There now follows some alphabet soup...
ESC therapy uses (or rather, will use, only done in the lab so far) SCNT - Somatic Cellular Nuclear Transfer to create new brain or heart or muscle or whatever cells for people who don't have enough.
The technique is to take a cell from a blastocyst, that's the earliest, youngest form of embryo, just a ball of undifferentiated cells, and squeeze out the bit with the DNA, the nucleus, and replace it with a nucleus taken from the patient, for example from a skin cell, of which the patient has lots and can easily spare a few.
The blastocyst cell is then replicated by clonal expansion, ie it is persuaded to mulitply into lots of cells, which can then be inserted into just about any organ in the patient where they convert into the right kind of cell for the organ.

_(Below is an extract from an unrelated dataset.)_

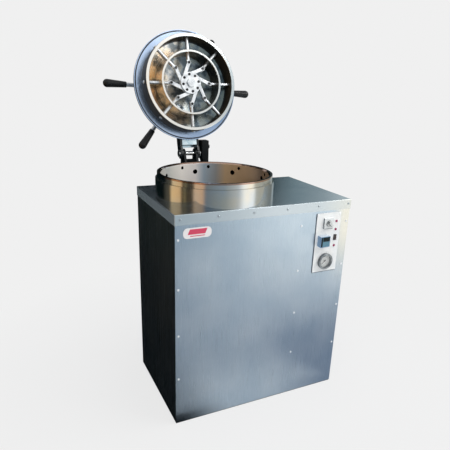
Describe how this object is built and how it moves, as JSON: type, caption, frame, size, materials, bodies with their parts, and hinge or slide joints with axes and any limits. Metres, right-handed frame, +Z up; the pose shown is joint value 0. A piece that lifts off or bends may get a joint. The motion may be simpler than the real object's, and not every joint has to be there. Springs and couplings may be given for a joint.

Who will benefit? Well, everyone loses brain cells though-out their lives - we could all use a few more when we get old. Suffers of Parkinson's disease have big holes in their brains where there used to be brain cells. They could do with a few more cells. Anyone who has suffered a "cardiac event" will have reduced cardiac function which could be addressed by inserting new heart cells.
So where do we get our blastocysts from? That's the problem. They have to come from embryos which never made it as far as becoming a baby. This doesn't involve abortions though; in the US alone there are tens of thousands of blastocysts sitting in freezers, a surplus from IVF production. In the normal course of events these blastocysts would degrade over time and eventually get thrown out. They have no chance of ever becoming a person.
A Christian might take the view that the blastocyst already has a soul. But here there's a problem. How many souls does it have? A blastocyst could be implanted in a woman and become a baby, or it could divide and become twins or triplets! The "soul" argument is fraught, and should not be allowed to stop ESC research.